=== Task instructions ===
Quote the listing below in its entirety.

=== Dataset extract ===
--- Start ---

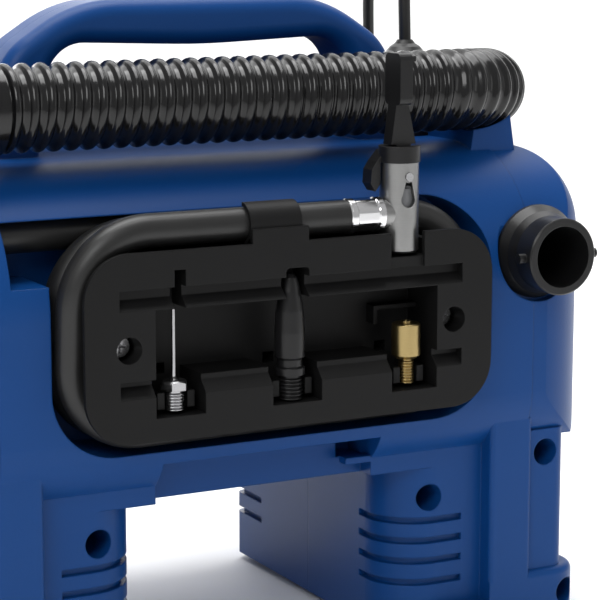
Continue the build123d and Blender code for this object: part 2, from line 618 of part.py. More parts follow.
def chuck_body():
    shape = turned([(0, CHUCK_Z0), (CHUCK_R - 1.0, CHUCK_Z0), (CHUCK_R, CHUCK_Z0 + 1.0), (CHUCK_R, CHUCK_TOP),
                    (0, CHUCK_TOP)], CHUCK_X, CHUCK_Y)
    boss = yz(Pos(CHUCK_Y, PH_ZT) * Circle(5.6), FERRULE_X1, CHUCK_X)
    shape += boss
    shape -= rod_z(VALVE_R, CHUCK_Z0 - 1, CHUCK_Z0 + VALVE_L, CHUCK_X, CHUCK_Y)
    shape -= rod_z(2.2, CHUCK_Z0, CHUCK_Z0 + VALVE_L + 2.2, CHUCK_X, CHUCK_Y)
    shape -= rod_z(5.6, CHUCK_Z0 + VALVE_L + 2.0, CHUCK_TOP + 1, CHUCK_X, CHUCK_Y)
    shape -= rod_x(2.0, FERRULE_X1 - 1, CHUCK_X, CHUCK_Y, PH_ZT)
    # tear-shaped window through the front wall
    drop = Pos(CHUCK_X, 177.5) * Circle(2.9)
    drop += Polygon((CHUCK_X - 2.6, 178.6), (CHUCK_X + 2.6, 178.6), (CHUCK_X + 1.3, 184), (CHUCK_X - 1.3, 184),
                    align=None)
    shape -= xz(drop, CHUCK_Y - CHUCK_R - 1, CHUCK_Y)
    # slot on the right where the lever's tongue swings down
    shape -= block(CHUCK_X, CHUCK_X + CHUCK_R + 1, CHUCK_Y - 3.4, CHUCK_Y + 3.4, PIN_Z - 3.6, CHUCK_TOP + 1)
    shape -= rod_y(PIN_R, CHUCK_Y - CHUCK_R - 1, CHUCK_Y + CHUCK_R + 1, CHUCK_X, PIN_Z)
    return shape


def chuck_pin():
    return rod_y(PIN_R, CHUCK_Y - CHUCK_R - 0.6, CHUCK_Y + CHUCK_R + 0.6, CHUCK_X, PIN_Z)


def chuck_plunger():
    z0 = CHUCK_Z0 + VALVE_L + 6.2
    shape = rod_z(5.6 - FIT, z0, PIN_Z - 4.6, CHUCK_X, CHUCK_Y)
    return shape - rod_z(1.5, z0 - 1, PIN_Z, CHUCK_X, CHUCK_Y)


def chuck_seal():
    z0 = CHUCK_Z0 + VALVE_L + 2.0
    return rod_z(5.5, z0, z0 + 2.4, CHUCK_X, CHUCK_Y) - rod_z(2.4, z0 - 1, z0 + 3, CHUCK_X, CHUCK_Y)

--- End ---

=== Final result ===
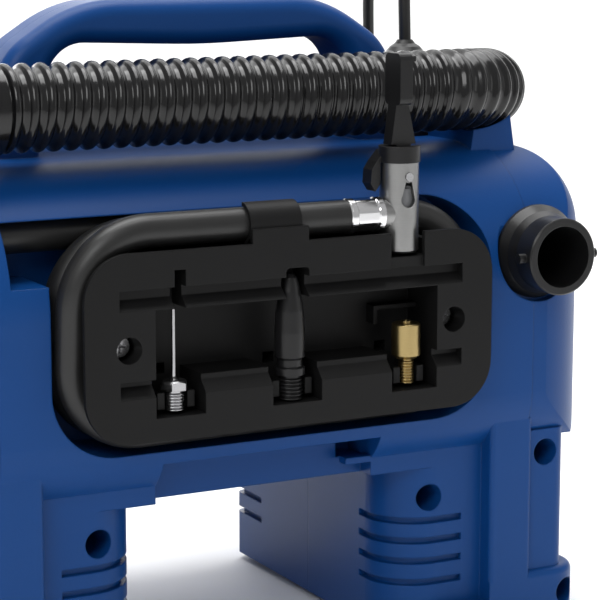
Continue the build123d and Blender code for this object: part 2, from line 618 of part.py. More parts follow.
def chuck_body():
    shape = turned([(0, CHUCK_Z0), (CHUCK_R - 1.0, CHUCK_Z0), (CHUCK_R, CHUCK_Z0 + 1.0), (CHUCK_R, CHUCK_TOP),
                    (0, CHUCK_TOP)], CHUCK_X, CHUCK_Y)
    boss = yz(Pos(CHUCK_Y, PH_ZT) * Circle(5.6), FERRULE_X1, CHUCK_X)
    shape += boss
    shape -= rod_z(VALVE_R, CHUCK_Z0 - 1, CHUCK_Z0 + VALVE_L, CHUCK_X, CHUCK_Y)
    shape -= rod_z(2.2, CHUCK_Z0, CHUCK_Z0 + VALVE_L + 2.2, CHUCK_X, CHUCK_Y)
    shape -= rod_z(5.6, CHUCK_Z0 + VALVE_L + 2.0, CHUCK_TOP + 1, CHUCK_X, CHUCK_Y)
    shape -= rod_x(2.0, FERRULE_X1 - 1, CHUCK_X, CHUCK_Y, PH_ZT)
    # tear-shaped window through the front wall
    drop = Pos(CHUCK_X, 177.5) * Circle(2.9)
    drop += Polygon((CHUCK_X - 2.6, 178.6), (CHUCK_X + 2.6, 178.6), (CHUCK_X + 1.3, 184), (CHUCK_X - 1.3, 184),
                    align=None)
    shape -= xz(drop, CHUCK_Y - CHUCK_R - 1, CHUCK_Y)
    # slot on the right where the lever's tongue swings down
    shape -= block(CHUCK_X, CHUCK_X + CHUCK_R + 1, CHUCK_Y - 3.4, CHUCK_Y + 3.4, PIN_Z - 3.6, CHUCK_TOP + 1)
    shape -= rod_y(PIN_R, CHUCK_Y - CHUCK_R - 1, CHUCK_Y + CHUCK_R + 1, CHUCK_X, PIN_Z)
    return shape


def chuck_pin():
    return rod_y(PIN_R, CHUCK_Y - CHUCK_R - 0.6, CHUCK_Y + CHUCK_R + 0.6, CHUCK_X, PIN_Z)


def chuck_plunger():
    z0 = CHUCK_Z0 + VALVE_L + 6.2
    shape = rod_z(5.6 - FIT, z0, PIN_Z - 4.6, CHUCK_X, CHUCK_Y)
    return shape - rod_z(1.5, z0 - 1, PIN_Z, CHUCK_X, CHUCK_Y)


def chuck_seal():
    z0 = CHUCK_Z0 + VALVE_L + 2.0
    return rod_z(5.5, z0, z0 + 2.4, CHUCK_X, CHUCK_Y) - rod_z(2.4, z0 - 1, z0 + 3, CHUCK_X, CHUCK_Y)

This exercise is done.